Something else the heat may reveal are mysteries of airflow around the cooling or oil cooler inlets. Often a slight change in attitude can trip airflow into a roiling mess around the cowling, with attendant loss of cooling. Lowering the nose, or fitting a minor lip to scoops, can often reduce this phenomenon to more useful levels. Experimenting with climb angles and power settings on normal days can suggest what might be prudent on hotter days.

Then there is you. Yes, drink plenty of water, and don’t worry so much about your bladder. On hot days you really do need an amazing amount of fluid and will lose it simply breathing and sweating.

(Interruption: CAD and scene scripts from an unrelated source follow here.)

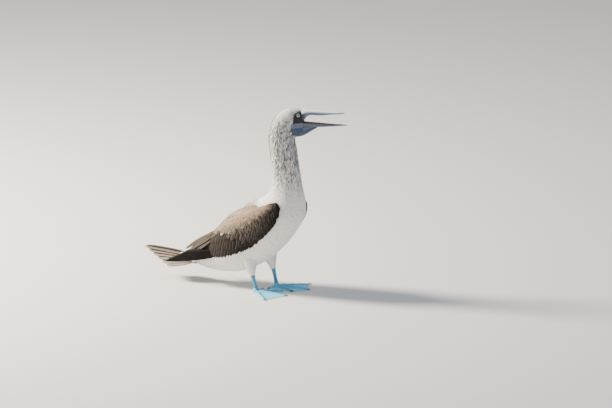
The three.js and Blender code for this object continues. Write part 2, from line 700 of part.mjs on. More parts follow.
function addTail() {
  const rings = trunkLength(0, 0.01, 1).slice(0, 1);
  const back = facing(0).multiplyScalar(-GAP);
  rings[0].forEach((p) => p.add(back));
  for (const [x, z, half, thick] of RUMP) {
    const ring = [];
    for (let j = 0; j < AROUND; j += 1) {
      const a = (2 * Math.PI * (j + 0.5)) / AROUND;
      ring.push(v3(x, half * Math.sin(a), z + thick * Math.cos(a)));
    }
    rings.push(ring);
  }
  rings.push([v3(RUMP_END[0], 0, RUMP_END[1])]);
  const pieces = [solid(loft(rings))];
  for (const side of [-1, 1]) {
    for (let k = 0; k < TAIL_PAIRS; k += 1) {
      const u = k / (TAIL_PAIRS - 1);
      const ends = [TAIL.root, TAIL.tip].map(([inner, outer]) => {
        const [x, y, z] = inner.map((value, i) => mix(value, outer[i], u));
        return v3(x, side * y, z - TAIL.under * k - (side > 0 ? 0.5 * TAIL.under : 0));
      });
      const slope = THREE.MathUtils.degToRad(mix(...TAIL.slope, u));
      const face = v3(0, side * Math.sin(slope), Math.cos(slope));
      pieces.push(freeVane(ends[0], ends[1], face, { ...TAIL, tilt: 0, outline: BLUNT }));
    }
  }
  for (let i = 0; i < TAIL_COVERTS.count; i += 1) {
    const u = i / (TAIL_COVERTS.count - 1);
    const y = mix(-1, 1, u);
    for (const [level, face] of [['above', 1], ['below', -1]]) {
      const { root, tip } = TAIL_COVERTS[level];
      const drop = 9 * y * y * face;
      const from = v3(root[0], 9 * y, root[1] - drop * 0.6);
      const to = v3(tip[0] + 12 * Math.abs(y), 15 * y, tip[1] - drop);
      const flat = { ...TAIL_COVERTS, tilt: 0, outline: ROUNDED, bow: 2 };
      pieces.push(freeVane(from, to, v3(0, 0.8 * y, face), flat));
    }
  }
  const clear = trunkLength(0, 0.4, 2);
  clear[0].forEach((p) => p.addScaledVector(back, 1));
  addNode('tail', join(pieces).subtract(solid(loft(clear))), COLOURS.tail);
}

addTorso();
addNeck();
addHead();
addBeak();
FLANKS.forEach(addWing);
addTail();
LEGS.forEach(addLeg);

const box = new THREE.Box3().setFromObject(part);
part.position.set(-(box.min.x + box.max.x) / 2, -(box.min.y + box.max.y) / 2, -box.min.z);

export default part;
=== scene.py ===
"""Looks for a standing blue-footed booby: skin, plumage, wings, tail, bill, eyes and webbed feet.

Shapes are worked out in millimetres in the bird's own frame (it faces +X, its left side is +Y, soles at
z = 0) and are moved into the row frame, in metres, as they are put into meshes.
"""

import math

import bpy
import numpy as np
from mathutils import Matrix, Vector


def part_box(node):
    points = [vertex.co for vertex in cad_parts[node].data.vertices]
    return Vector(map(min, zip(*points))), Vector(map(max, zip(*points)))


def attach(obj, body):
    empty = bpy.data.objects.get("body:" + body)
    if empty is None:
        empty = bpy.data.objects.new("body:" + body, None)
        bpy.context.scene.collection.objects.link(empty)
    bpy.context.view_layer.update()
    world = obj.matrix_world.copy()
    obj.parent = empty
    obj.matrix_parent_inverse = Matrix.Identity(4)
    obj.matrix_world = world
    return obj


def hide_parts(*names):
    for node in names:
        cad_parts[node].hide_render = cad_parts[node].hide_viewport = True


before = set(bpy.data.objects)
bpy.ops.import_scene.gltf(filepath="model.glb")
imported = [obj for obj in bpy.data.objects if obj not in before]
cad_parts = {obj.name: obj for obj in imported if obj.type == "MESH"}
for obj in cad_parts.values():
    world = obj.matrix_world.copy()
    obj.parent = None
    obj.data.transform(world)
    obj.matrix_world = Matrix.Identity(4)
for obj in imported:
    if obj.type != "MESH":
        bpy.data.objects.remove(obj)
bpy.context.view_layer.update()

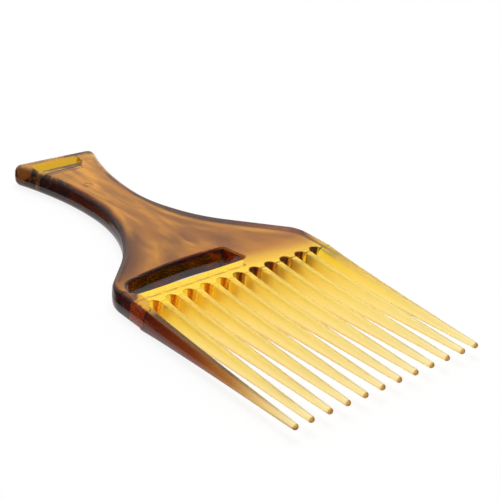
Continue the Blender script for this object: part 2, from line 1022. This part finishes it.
    hole_blur: float = 0.0003
    slot_back: Span = (0.006, 0.002)
    slot_front: Span = (-0.0128, -0.0115)
    end_along: Span = (0.0836, 0.0846)
    end_across: Span = (-0.0150, -0.0120)
    first_across: Span = (-0.0325, -0.0335)
    first_along: Span = (-0.004, -0.008)
    cap_along: Span = (-0.0845, -0.0851)
    wall_tilt: float = 0.45
    tilt_along: Span = (-0.012, 0.0)
    tilt_up: Span = (0.0022, 0.0042)
    ior: float = 1.5
    clear_share: float = 0.96
    head_roughness: float = 0.12
    tooth_roughness: float = 0.30
    frost_along: Span = (-0.016, -0.024)
    first_frost_along: Span = (-0.050, -0.075)
    dye: Colour = (0.985, 0.87, 0.0)
    dye_density: float = 200.0

    def edge_distances(self, bench: NodeBench, y: Socket) -> list[Socket]:
        """Look up how far the two edges stand from the middle.

        Args:
            bench: The material's bench.
            y: The place along the pick.

        Returns:
            The sockets of the near and the far distance, in metres.
        """
        distances = []
        for side in (1, 2):
            greys = tuple((row[0], (row[side] * self.edge_scale,) * 3) for row in self.edges)
            distances.append(bench.math("DIVIDE", bench.stops(y, greys), self.edge_scale))
        return distances

    def find_spot(self, bench: NodeBench) -> Spot:
        """Work out all that the material knows about a point.

        Args:
            bench: The material's bench.

        Returns:
            The sockets.
        """
        coordinates = bench.add("TexCoord").outputs
        geometry = bench.add("NewGeometry").outputs
        at = bench.add("SeparateXYZ", Vector=coordinates["Object"]).outputs
        facing = bench.add("SeparateXYZ", Vector=coordinates["Normal"]).outputs
        x, y, z = at["X"], at["Y"], at["Z"]
        near, far = self.edge_distances(bench, y)
        from_near = bench.math("ADD", x, near)
        share_across = bench.math("DIVIDE", from_near, bench.math("ADD", near, far))
        across, along, up = self.flow_scale
        flow = bench.add(
            "CombineXYZ",
            X=bench.product(share_across, across),
            Y=bench.product(y, along),
            Z=bench.product(z, up),
        )
        wall_ends, face_starts = (
            bench.ramp(x, *self.side_change, by_slot, by_web)
            for by_slot, by_web in zip(self.wall_by_slot, self.wall_by_web)
        )
        rise = bench.math("ABSOLUTE", facing["Z"], 0.0)
        return Spot(
            x=x,
            y=y,
            z=z,
            from_near=from_near,
            from_far=bench.math("SUBTRACT", far, x),
            flow=flow.outputs[0],
            normal=geometry["Normal"],
            upright=bench.ramp(rise, wall_ends, face_starts, 1.0, 0.0),
            leftward=bench.ramp(facing["X"], *self.look_left),
            inner=geometry["Backfacing"],
            indirect=bench.math("SUBTRACT", 1.0, bench.add("LightPath").outputs["Is Camera Ray"]),
            first=bench.product(
                bench.ramp(x, *self.first_across), bench.ramp(y, *self.first_along)
            ),
            at_gap=bench.between(y, self.gap_ends, self.gap_blur),
        )

    def face_tint(self, bench: NodeBench, spot: Spot) -> Socket:
        """Tint the flat faces, with the drifting dyes and the dark bands along the rim.

        Args:
            bench: The material's bench.
            spot: What is known about the point.

        Returns:
            The tint's socket.
        """
        slant = bench.product(bench.math("MAXIMUM", spot.x, 0.0), self.bar_slant)
        tint = bench.stops(bench.math("ADD", spot.y, slant), self.body)
        in_head = bench.ramp(spot.y, *self.drift_along)
        for drift in (self.dark_drift, self.light_drift):
            tint = bench.mix(drift.share(bench, spot.flow, in_head), tint, drift.colour)
        neck = bench.product(
            bench.ramp(spot.from_near, *self.neck_cloud),
            bench.between(spot.y, self.neck_along, self.neck_blur),
        )
        tint = bench.mix(neck, tint, self.dark_drift.colour)
        near = bench.ramp(spot.from_near, *self.near_band)
        far = bench.ramp(spot.from_far, *self.far_band, 0.0, self.far_band_strength)
        bands = bench.math("MAXIMUM", near, far)
        bands = bench.product(bands, bench.ramp(spot.y, *self.bands_along))
        tint = bench.mix(bands, tint, self.rim_dark)
        return bench.mix(spot.first, tint, bench.stops(spot.y, self.outer_top))

    def gap_tint(self, bench: NodeBench, spot: Spot) -> Socket:
        """Tint the ends of the gaps between the teeth.

        Args:
            bench: The material's bench.
            spot: What is known about the point.

        Returns:
            The tint's socket.
        """
        tint = bench.mix(spot.leftward, self.gap_by_slot, self.gap_side)
        tint = bench.mix(bench.ramp(spot.x, *self.slot_to_web), tint, self.gap_by_web)
        through = bench.math("MAXIMUM", spot.inner, spot.indirect)
        return bench.mix(through, tint, self.gap_inside)

    def wall_tint(self, bench: NodeBench, spot: Spot) -> Socket:
        """Tint the upright walls: those of the outline, the gaps, the slot and the hole.

        Args:
            bench: The material's bench.
            spot: What is known about the point.

        Returns:
            The tint's socket.
        """
        in_hole = bench.product(
            bench.between(spot.x, self.hole_across, self.hole_blur),
            bench.between(spot.y, self.hole_along, self.hole_blur),
        )
        through_bar = bench.product(
            spot.indirect,
            bench.math("SUBTRACT", 1.0, spot.inner),
            bench.ramp(spot.y, *self.slot_back),
            bench.ramp(spot.y, *self.slot_front),
        )
        at_end = bench.product(
            bench.ramp(spot.y, *self.end_along), bench.ramp(spot.x, *self.end_across)
        )
        outer = bench.product(spot.first, spot.leftward)
        tint = bench.stops(spot.y, self.wall)
        for mask, other in (
            (spot.at_gap, self.gap_tint(bench, spot)),
            (in_hole, self.hole_wall),
            (through_bar, self.slot_through_bar),
            (at_end, self.end_wall),
            (outer, bench.stops(spot.y, self.outer_wall)),
        ):
            tint = bench.mix(mask, tint, other)
        return tint

    def bent_normal(self, bench: NodeBench, spot: Spot) -> Socket:
        """Lean the upper part of the walls back, as a fuller rounding of the rim would.

        Args:
            bench: The material's bench.
            spot: What is known about the point.

        Returns:
            The shading normal's socket.
        """
        tilted = bench.math("MAXIMUM", bench.ramp(spot.y, *self.tilt_along), spot.first)
        tilt = bench.ramp(spot.z, *self.tilt_up, 0.0, self.wall_tilt)
        up = bench.add("CombineXYZ", Z=bench.product(tilt, tilted, spot.upright)).outputs[0]
        leaning = bench.vector_math("ADD", spot.normal, up).outputs["Vector"]
        return bench.vector_math("NORMALIZE", leaning).outputs["Vector"]

    def frost(self, bench: NodeBench, spot: Spot) -> Socket:
        """Frost the teeth, and the first one later than the others.

        Args:
            bench: The material's bench.
            spot: What is known about the point.

        Returns:
            The roughness's socket.
        """
        limits = (self.head_roughness, self.tooth_roughness)
        return bench.mix(
            spot.first,
            bench.ramp(spot.y, *self.frost_along, *limits),
            bench.ramp(spot.y, *self.first_frost_along, *limits),
        )

    def make(self) -> bpy.types.Material:
        """Build the material.

        Returns:
            The finished material.
        """
        material, bench = NodeBench.for_material(self.name)
        spot = self.find_spot(bench)
        faces, walls = self.face_tint(bench, spot), self.wall_tint(bench, spot)
        colour = bench.mix(spot.upright, faces, walls)
        colour = bench.mix(bench.ramp(spot.y, *self.cap_along), colour, self.cap)
        unlit = bench.math("MAXIMUM", spot.first, bench.product(spot.at_gap, spot.upright))
        shader = bench.add(
            "BsdfPrincipled",
            Base_Color=colour,
            IOR=self.ior,
            Roughness=self.frost(bench, spot),
            Transmission_Weight=self.clear_share,
            Normal=self.bent_normal(bench, spot),
            Emission_Color=bench.mix(unlit, bench.stops(spot.y, self.gleam), BLACK),
            Emission_Strength=1.0,
        )
        absorb = bench.add("VolumeAbsorption", Color=self.dye, Density=self.dye_density)
        bench.add(
            "OutputMaterial", Surface=shader.outputs["BSDF"], Volume=absorb.outputs["Volume"]
        )
        return material


@dataclass(frozen=True)
class Lamp:
    """A soft square lamp that hangs over the pick and shines on it.

    Attributes:
        name: The lamp's name.
        place: Where it hangs, in metres.
        size: The length of its side, in metres.
        power: How bright it is, in watts.
    """

    name: str
    place: Place
    size: float
    power: float

    def hang(self) -> None:
        """Put the lamp into the scene, where no gloss shows its square."""
        data = bpy.data.lights.new(self.name, "AREA")
        data.shape = "SQUARE"
        data.size = self.size
        data.energy = self.power
        lamp = add_object(self.name, data)
        lamp.location = self.place
        lamp.rotation_euler = Vector(self.place).to_track_quat("Z", "Y").to_euler()
        lamp.visible_glossy = False


@dataclass(frozen=True)
class Studio:
    """The floor, the lamps, the room and the camera.

    Attributes:
        eye: Where the camera stands, in metres.
        turn: The camera's rotation, in degrees.
        lens: The camera's focal length, in millimetres.
        sensor: The width of its sensor, in millimetres.
        clip: The nearest and the farthest that it sees, in metres.
        floor_reach: Half of the floor's width, in metres.
        floor_paint: The colour of the floor.
        floor_glow: The share of the floor that the camera sees as plain white.
        floor_white: How bright that plain white is.
        floor_gap: How far the floor lies under the pick, in metres.
        lamps: The lamps.
        bright_side: The direction of the room's bright side.
        bright_from: How far towards it the room starts to brighten and is brightest, as a cosine.
        room_dark: How bright the room is on its dark side.
        room_light: How bright the room is on its bright side.
        room_through: How bright it is at least through the plastic.
    """

    eye: Place = (-0.2154631, -0.2596590, 0.1819000)
    turn: Place = (62.653377, -4.190005, -40.237311)
    lens: float = 86.957
    sensor: float = 36.0
    clip: Span = (0.01, 100.0)
    floor_reach: float = 6.0
    floor_paint: Colour = (0.9, 0.9, 0.9)
    floor_glow: float = 0.85
    floor_white: float = 1.02
    floor_gap: float = 0.1 * MM
    lamps: tuple[Lamp, ...] = (
        Lamp("lamp_top", (0.15, 0.25, 1.3), 0.9, 12.0),
        Lamp("lamp_left", (-1.0, 0.4, 0.8), 0.7, 3.0),
    )
    bright_side: Place = (0.62, 0.60, 0.50)
    bright_from: Span = (0.25, 0.85)
    room_dark: float = 0.10
    room_light: float = 0.7
    room_through: float = 1.1

    def add_camera(self) -> None:
        """Place the camera and give it to the scene."""
        data = bpy.data.cameras.new("camera")
        data.lens = self.lens
        data.sensor_width = self.sensor
        data.clip_start, data.clip_end = self.clip
        camera = add_object("camera", data)
        camera.location = self.eye
        camera.rotation_euler = Euler([math.radians(angle) for angle in self.turn])
        bpy.context.scene.camera = camera

    def add_floor(self) -> None:
        """Lay the pale floor that the pick rests on."""
        deselect_all()
        bpy.ops.mesh.primitive_plane_add(
            size=2 * self.floor_reach, location=(0, 0, -self.floor_gap)
        )
        floor = bpy.context.view_layer.objects.active
        floor.name = "floor"
        material, bench = NodeBench.for_material("floor_white")
        path = bench.add("LightPath").outputs
        seen = bench.product(path["Is Camera Ray"], self.floor_glow)
        for ray in ("Is Glossy Ray", "Is Transmission Ray"):
            seen = bench.math("MAXIMUM", seen, path[ray])
        matte = bench.add("BsdfDiffuse", Color=self.floor_paint)
        glow = bench.add("Emission", Strength=self.floor_white)
        blend = bench.add("MixShader", Fac=seen)
        bench.feed(blend.inputs[1], matte.outputs[0])
        bench.feed(blend.inputs[2], glow.outputs[0])
        bench.add("OutputMaterial", Surface=blend.outputs[0])
        floor.data.materials.append(material)

    def light_room(self) -> None:
        """Light the room softly from its bright side."""
        world = bpy.data.worlds.new("room")
        world.use_nodes = True
        world.node_tree.nodes.clear()
        bench = NodeBench(world.node_tree)
        direction = bench.add("TexCoord").outputs["Generated"]
        toward = bench.vector_math("DOT_PRODUCT", direction, self.bright_side).outputs["Value"]
        light = bench.ramp(toward, *self.bright_from, self.room_dark, self.room_light)
        path = bench.add("LightPath").outputs
        through = bench.product(path["Is Transmission Ray"], self.room_through)
        light = bench.math("MAXIMUM", light, through)
        background = bench.add("Background", Color=(1.0, 1.0, 1.0), Strength=light)
        bench.add("OutputWorld", Surface=background.outputs[0])
        bpy.context.scene.world = world

    def build(self) -> None:
        """Set up the whole studio."""
        self.add_camera()
        self.add_floor()
        for lamp in self.lamps:
            lamp.hang()
        self.light_room()
        bpy.context.scene.view_settings.view_transform = "Standard"


def main() -> None:
    """Build the pick and its studio."""
    logging.basicConfig(level=logging.INFO, format="%(message)s")
    clear_everything()
    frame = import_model()
    Studio().build()
    moulding = PickMoulding()
    piece = moulding.build(frame["nodes"])
    moulding.dress(piece)
    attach(piece, "root")
    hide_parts(*Zone.FIRST.value, *Zone.BETWEEN.value, *Zone.TEETH.value)
    log.info("%s: %d faces", piece.name, len(piece.data.polygons))


if __name__ == "__main__":
    main()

And avoid alcohol, which doesn’t do your heat tolerance any good.

If you’re under 50 years of age heat is likely just a bother, but as you rack up solar laps the ol’ bod narrows its tolerance. A warm-weather veteran, it took until my mid ’60’s before I lightly stepped into heat exhaustion while shoveling gravel one warm day. There was the usual fatigue, then lightheadedness, and then the realization that even though I had stopped shoveling and sat down on the edge of the pickup’s bed I wasn’t cooling off. Recognizing I needed extra effort to lower my temperature I forced the short walk to the shaded, cool concrete floor of the garage and lay down on my back to better connect with the concrete heat sink. Some water and 20 minutes on the slab revived me. It was a good experience as now I can better identify my fading heat tolerance. Combining that with an airplane with enough reserve cooling to perform year-round makes for better flying.